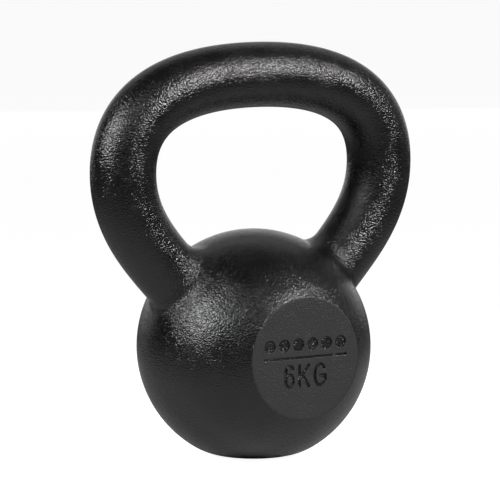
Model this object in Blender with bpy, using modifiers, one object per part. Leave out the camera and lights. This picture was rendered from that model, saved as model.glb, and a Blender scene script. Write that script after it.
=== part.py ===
"""Six kilogram kettlebell: a solid ball and a bent round bar, joined by a weld at the root of each horn.

Metres, +Z up, origin on the floor under the ball. The handle lies in the XZ plane, and the marked
flat faces -Y. The front and the back of the ball carry a flat each. Each end of the bar is coped to
the ball, so that it stands on it like a saddle, and a hollow root weld runs round the joint.
"""

import math

import bmesh
import bpy
from mathutils import Matrix, Vector

# --- Ball -------------------------------------------------------------------------------------
BALL_RADIUS = 0.0540
BASE_CUT = 0.0037  # how much of the ball's bottom the base takes off
BASE_RIM_RADIUS = 0.0300  # rounding between the ball's flank and the base
FLAT_CUT = 0.0077  # how much of the ball each flat takes off
FLAT_EDGE_WIDTH = 0.0016  # width of the rounding along the edge of each flat

# --- Handle -----------------------------------------------------------------------------------
OVERALL_HEIGHT = 0.1903
HANDLE_WIDTH = 0.1657  # over the outside of both horns
GRIP_DIAMETER = 0.0299
SHOULDER_DROP = 0.0423  # from the middle of the grip down to where the handle is widest
GRIP_FULLNESS = 0.535  # how far the grip runs out level, as a part of the half width
SHOULDER_FULLNESS = 0.78  # how far the shoulder stays upright above its widest point
HORN_FULLNESS = 0.49  # how far the horn stays upright below the widest point
ROOT_FULLNESS = 0.295  # how far the bar's end runs straight

# --- Joint of horn and ball -------------------------------------------------------------------
# The bar is bent with its ends long. Its middle line ends inside the ball's outline, at a depth
# under the surface, an angle from upright as seen from the ball's centre, and a lean from upright.
BAR_END_DEPTH = 0.0177
BAR_END_ANGLE = math.radians(59.0)
BAR_END_LEAN = math.radians(24.0)
ROOT_GAP = 0.0003  # between horn and ball, and under each weld
WELD_RADIUS_INNER = 0.0120  # hollow of the root weld, towards the hand opening
WELD_RADIUS_OUTER = 0.0050  # and away from it
WELD_STOCK = 0.0020  # how far a weld's blank reaches into its neighbours before it is cut to them

# --- Marks on the front flat ------------------------------------------------------------------
MARK_DEPTH = 0.0008
MARKS_RISE = 0.0005  # of the rule over the middle of the flat
WEIGHT_KG = 6
FIGURE_HEIGHT = 0.0108
RULE_LENGTH = 0.0426
RULE_WIDTH = 0.0009
MARK_GAP = 0.0026  # between the rule and what is above and below it
DOT_DIAMETER = 0.0056
DOT_PITCH = 0.0074

# --- Fineness of the solids -------------------------------------------------------------------
BALL_STEPS = 64
BALL_ARC_STEPS = 26
RIM_ARC_STEPS = 4
GRIP_BEVEL_RESOLUTION = 12  # gives a bar of 28 sides
BOW_STEPS = 12  # stations on each quarter of the handle
WELD_STEPS = 40
WELD_ARC_STEPS = 5
DOT_SIDES = 16
CUTTER_MARGIN = 0.010

# --- Derived places ---------------------------------------------------------------------------
GRIP_RADIUS = GRIP_DIAMETER / 2
BALL_CENTRE = Vector((0.0, 0.0, BALL_RADIUS - BASE_CUT))
FLAT_DISTANCE = BALL_RADIUS - FLAT_CUT
GRIP_HEIGHT = OVERALL_HEIGHT - GRIP_RADIUS
HALF_WIDTH = HANDLE_WIDTH / 2 - GRIP_RADIUS
SHOULDER_HEIGHT = GRIP_HEIGHT - SHOULDER_DROP

COATED_IRON = {"colour": (0.012, 0.012, 0.013, 1.0), "roughness": 0.34, "metallic": 0.0}


def clear_scene():
    """Empties the scene of objects and of every collection."""
    for obj in list(bpy.data.objects):
        bpy.data.objects.remove(obj, do_unlink=True)
    for collection in list(bpy.data.collections):
        bpy.data.collections.remove(collection)


def new_collection(name, hidden):
    collection = bpy.data.collections.new(name)
    collection.hide_render = hidden
    bpy.context.scene.collection.children.link(collection)
    return collection


def coat(name):
    """Black baked enamel over iron."""
    material = bpy.data.materials.new(name)
    material.use_nodes = True
    shader = material.node_tree.nodes["Principled BSDF"]
    shader.inputs["Base Color"].default_value = COATED_IRON["colour"]
    shader.inputs["Roughness"].default_value = COATED_IRON["roughness"]
    shader.inputs["Metallic"].default_value = COATED_IRON["metallic"]
    material.diffuse_color = COATED_IRON["colour"]
    return material


def finish_part(obj, material_name):
    """Puts a piece in the kettlebell's collection, with its own material and smooth round faces."""
    parts.objects.link(obj)
    obj.data.materials.clear()
    obj.data.materials.append(coat(material_name))
    smooth(obj)
    return obj


def finish_cutter(obj):
    cutters.objects.link(obj)
    obj.hide_render = True
    obj.display_type = "WIRE"
    return obj


def smooth(obj):
    if obj.type == "MESH":
        obj.data.shade_smooth()
        obj.data.set_sharp_from_angle(angle=math.radians(25.0))


def object_from_bmesh(name, shape):
    mesh = bpy.data.meshes.new(name)
    shape.to_mesh(mesh)
    shape.free()
    return bpy.data.objects.new(name, mesh)


def cut(obj, cutter, name, operation="DIFFERENCE"):
    boolean = obj.modifiers.new(name, "BOOLEAN")
    boolean.operation = operation
    boolean.solver = "EXACT"
    boolean.object = cutter
    return boolean


# --- The handle's centreline --------------------------------------------------------------------


def bow_points():
    """Knots of the right half of the bow, from the grip's middle to the bar's end, with their arms."""
    outward = Vector((math.sin(BAR_END_ANGLE), 0.0, math.cos(BAR_END_ANGLE)))
    end = BALL_CENTRE + (BALL_RADIUS - BAR_END_DEPTH) * outward
    horn_drop = SHOULDER_HEIGHT - end.z
    lean = Vector((math.sin(BAR_END_LEAN), 0.0, math.cos(BAR_END_LEAN)))
    apex = Vector((0.0, 0.0, GRIP_HEIGHT))
    shoulder = Vector((HALF_WIDTH, 0.0, SHOULDER_HEIGHT))
    up = Vector((0.0, 0.0, 1.0))
    grip_arm = Vector((GRIP_FULLNESS * HALF_WIDTH, 0.0, 0.0))
    return [
        (apex - grip_arm, apex, apex + grip_arm),
        (
            shoulder + SHOULDER_FULLNESS * SHOULDER_DROP * up,
            shoulder,
            shoulder - HORN_FULLNESS * horn_drop * up,
        ),
        (
            end + ROOT_FULLNESS * horn_drop * lean,
            end,
            end - ROOT_FULLNESS * horn_drop * lean,
        ),
    ]


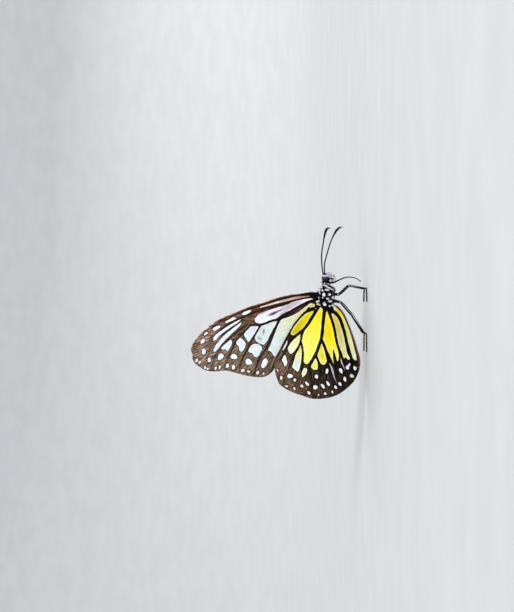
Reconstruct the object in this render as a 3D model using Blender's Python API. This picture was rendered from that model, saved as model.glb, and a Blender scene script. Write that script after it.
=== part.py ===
"""A yellow glassy tiger butterfly at life size, standing with its wings closed over its back.

+X points forward along the body, +Z up from the floor, and the butterfly's right side faces -Y.
Side-view places are readings (across, down) taken on the right side of the animal with its head
up and its back to the left. side_view turns them into millimetres forward and up.
"""

import math

import bmesh
import bpy
from mathutils import Matrix, Vector
from mathutils.geometry import delaunay_2d_cdt

MM = 0.001
GAP = 0.33
SHARP_ANGLE = math.radians(40)
FAR_OFF = 100.0
MERGE_WITHIN = 0.0001

# Driving sizes, in millimetres
FOREWING_LENGTH = 40.0
FOREWING_READING = 135.4
STEP = FOREWING_LENGTH / FOREWING_READING
FLOOR_ACROSS = 366.0
MIDDLE_DOWN = 312.65

# Wings: the sheet and its raised veins, how far they stand apart, and the size of their triangles
SHEET = 0.5
RIDGE_RISE = 0.2
RIDGE_HALF = 0.34
FOREWING_APART = 0.45
HINDWING_STEP = 1.0
HINGE = (318.0, 299.0)
HINGE_SPREAD = 0.9
HINGE_REACH = 5.0
CLASP_ROOM = 0.08
CLASP_REACH = 3.6
EDGE_SPACING = 1.1
VEIN_SPACING = 1.5
INNER_SPACING = 2.4
INNER_CLEAR = 0.45 * INNER_SPACING

# Head and shoulders: side-view readings, the place across the body, and radii in millimetres
HEAD_PLACE = (326.9, 277.8)
HEAD_RADII = (1.45, 1.2, 1.5)
FRONS_PLACE = (329.3, 275.3)
FRONS_RADII = (1.02, 0.82, 0.95)
EYE_PLACE = (325.0, 278.0, 1.02)
EYE_RADIUS = 1.05
TEGULA_PLACE = (319.8, 291.4, 1.45)
TEGULA_RADII = (0.85, 0.42, 0.5)
ANTENNA_RADIUS = 0.25
CLUB_RADIUS = 0.42
STALK_SPACING = 0.8
STALK_ROUNDING = 2
CLUB_FROM, CLUB_FULL = 0.72, 0.9
TIP_FROM, TIP_LOSS = 0.95, 0.45
PROBOSCIS_RADIUS = 0.25

# Legs: where a joint's rings stand along it, the thigh's swelling, and the foot
TUBE_SIDES = 8
SOLE_SHARE = 0.25
LEG_SHARES = (0.0, 0.12, 0.5, 0.88)
FOLDED_SHARES = (0.0, 0.5)
THIGH_SWELL = 1.12
ANKLE_LIFT = 0.25
TARSUS_RADIUS = 0.27
TARSUS_RINGS = ((0.12, 0.2), (0.82, TARSUS_RADIUS))
TARSUS_JOINTS = 5
CLAW_RADIUS = 0.1

# Places along the body: (across, down, half height, half width), the halves in millimetres
THORAX = (
    (326.3, 285.6, 1.25, 1.15),
    (326.3, 286.8, 1.8, 1.65),
    (326.3, 289.0, 2.3, 2.05),
    (326.1, 292.6, 2.55, 2.25),
    (326.2, 297.0, 2.62, 2.3),
    (327.2, 301.4, 2.5, 2.1),
    (328.3, 305.0, 2.1, 1.75),
    (329.2, 307.4, 1.5, 1.25),
)
COLLAR = (
    (326.6, 282.9, 0.85, 0.85),
    (326.4, 283.6, 1.3, 1.3),
    (326.4, 284.2, 1.2, 1.15),
)
ABDOMEN_START = (330.0, 308.8)
ABDOMEN_END = (347.5, 361.0)
ABDOMEN_RINGS = 9
ABDOMEN_RADII = (1.2, 1.42, 1.55, 1.62, 1.62, 1.55, 1.42, 1.22, 0.98, 0.62)
SEGMENT_STEP = 0.07
SEGMENT_SHIFT = 0.012
END_SHARE = 0.8

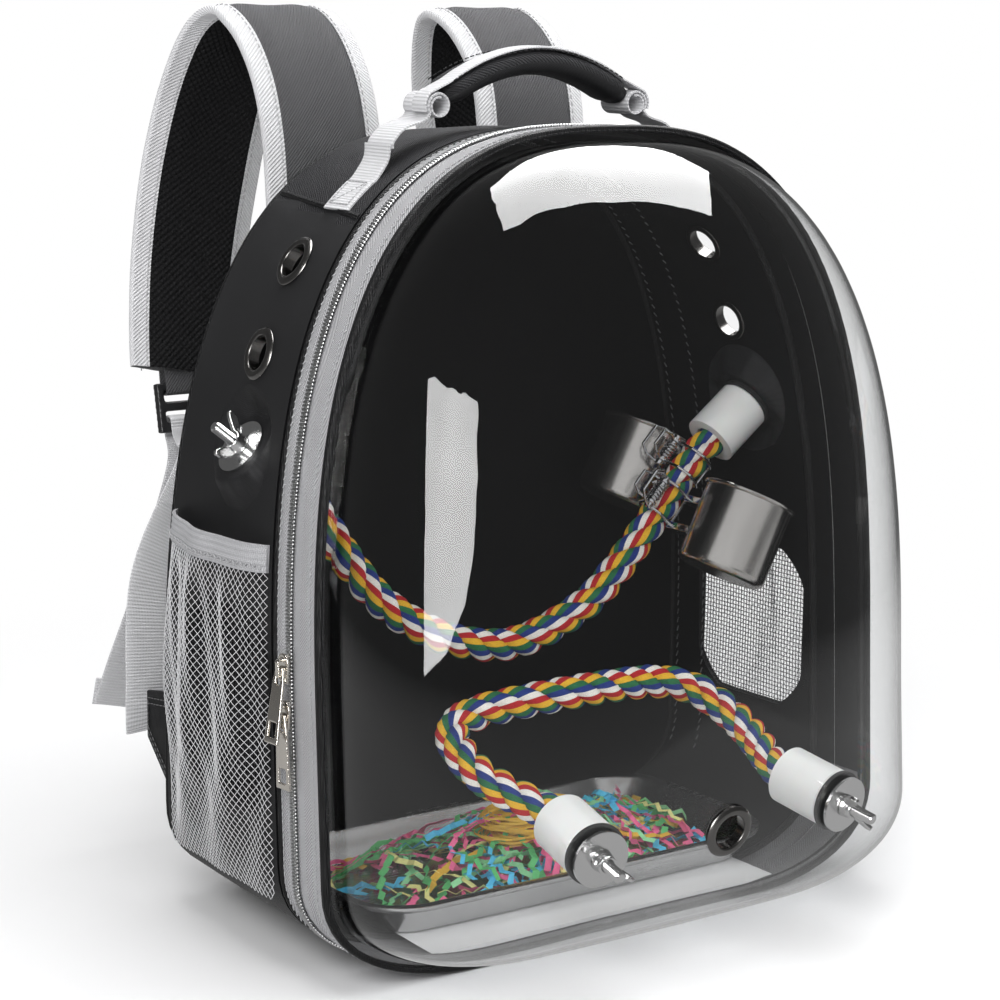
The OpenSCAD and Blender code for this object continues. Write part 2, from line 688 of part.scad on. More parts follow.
module lower_rubber_rings() { color(rubber_black) for (s = [-1, 1]) at_lower(s) perch_rubber(lower_wall); }
module lower_bolts() { color(bright_steel) for (s = [-1, 1]) at_lower(s) perch_bolt(lower_wall); }
module lower_washers() { color(bright_steel) for (s = [-1, 1]) at_lower(s) perch_washer(); }
module lower_wing_nut_left() { color(bright_steel) at_lower(-1) rotate([0, 0, 60]) perch_wing_nut(); }
module lower_wing_nut_right() { color(bright_steel) at_lower(1) rotate([0, 0, 40]) perch_wing_nut(); }

// Where a rope starts, just clear of the bolt's head inside its cap
rope_start = cap_floor + head_h + 3 * seam;
function upper_axis(side) = [side * cos(upper_tilt), 0, sin(upper_tilt)];
function upper_seat(side) = [side * side_x(upper_perch_y, upper_perch_z), upper_perch_y, upper_perch_z];
function along_upper(side, depth) = upper_seat(side) + (cap_top(wall) - depth) * upper_axis(side);
// The upper rope hangs in a plane across the cabin
upper_low_z = upper_perch_z - upper_sag;
// The rope is straight for a short way where each clip grips it
far_rise = 45;
near_rise = 48;
straight = 10;
far_along = [cos(far_rise), 0, sin(far_rise)];
near_along = [cos(near_rise), 0, sin(near_rise)];
clip_far = along_upper(1, cap_l + 10) - straight * far_along;
clip_near = clip_far - [16.6, 0, 18.4];
sag_y = upper_perch_y - 3;
upper_path = concat(
    [along_upper(-1, rope_start), along_upper(-1, cap_l + 1), along_upper(-1, cap_l + 9)],
    [[-101, upper_perch_y - 1, upper_low_z + 55], [-78, sag_y + 1, upper_low_z + 29],
     [-42, sag_y, upper_low_z + 8], [0, sag_y, upper_low_z], [42, sag_y, upper_low_z + 13],
     [68, sag_y + 2, upper_low_z + 31]],
    [for (k = [-1 : 1]) clip_near + k * straight * near_along],
    [for (k = [-1 : 1]) clip_far + k * straight * far_along],
    [along_upper(1, cap_l + 1), along_upper(1, rope_start)]);
module upper_rope() {
    color("royalblue") sweep(smooth(upper_path, 3), round_section(rope_r, 10), [0, 1, 0]);
}
function lower_axis(side) = -dome_normal(side * lower_perch_x, lower_perch_z);
function along_lower(side, depth) = dome_point(side * lower_perch_x, lower_perch_z)
    + (dome_seat + cap_top(lower_wall) - depth) * lower_axis(side);
lower_back_y = front_y(0) + lower_reach;
lower_bend = [[80, -43, -22], [81, -20, -14], [74, -3, -7], [56, 3, -3], [30, 2, -1]];
lower_path = concat(
    [along_lower(-1, rope_start), along_lower(-1, cap_l + 1), along_lower(-1, cap_l + 9)],
    [for (p = lower_bend) [-p.x, lower_back_y + p.y, lower_rope_z + p.z]],
    [[0, lower_back_y, lower_rope_z]],
    [for (p = reversed(lower_bend)) [p.x, lower_back_y + p.y, lower_rope_z + p.z]],
    [along_lower(1, cap_l + 9), along_lower(1, cap_l + 1), along_lower(1, rope_start)]);
module lower_rope() {
    color("gold") sweep(smooth(lower_path, 3), round_section(rope_r, 10), [0, 0, 1]);
}

// ---- Vent rings, windows and pockets ----------------------------------------------------------

module side_vent_rings() {
    color(gunmetal)
        for (side = [-1, 1], z = [ring_low_z, ring_high_z])
            on_side(side, ring_y, z) vent_ring(wall + 0.6);
}
module net_plate() {
    difference() {
        window_shape(-seam);
        intersection() {
            window_shape(-4);
            for (i = [-6 : 6], k = [-5 : 5])
                translate([i, k] * net_pitch) square(net_pitch - net_strand, center = true);
        }
    }
}
module window_nets() {
    net_t = 1;
    color(webbing_grey)
        for (side = [-1, 1])
            translate([-side * wall / 2, 0, 0])
                through_side(side, net_t) net_plate();
}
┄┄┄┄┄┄
▶ _EXERCISE BRIEF_
The line containing "The OpenSCAD and" opens the part, and the line containing "rotate([0, 0, 40])" closes it. Output that part exactly, with both, and only that.

▶ _RESPONSE_
The OpenSCAD and Blender code for this object continues. Write part 2, from line 688 of part.scad on. More parts follow.
module lower_rubber_rings() { color(rubber_black) for (s = [-1, 1]) at_lower(s) perch_rubber(lower_wall); }
module lower_bolts() { color(bright_steel) for (s = [-1, 1]) at_lower(s) perch_bolt(lower_wall); }
module lower_washers() { color(bright_steel) for (s = [-1, 1]) at_lower(s) perch_washer(); }
module lower_wing_nut_left() { color(bright_steel) at_lower(-1) rotate([0, 0, 60]) perch_wing_nut(); }
module lower_wing_nut_right() { color(bright_steel) at_lower(1) rotate([0, 0, 40]) perch_wing_nut(); }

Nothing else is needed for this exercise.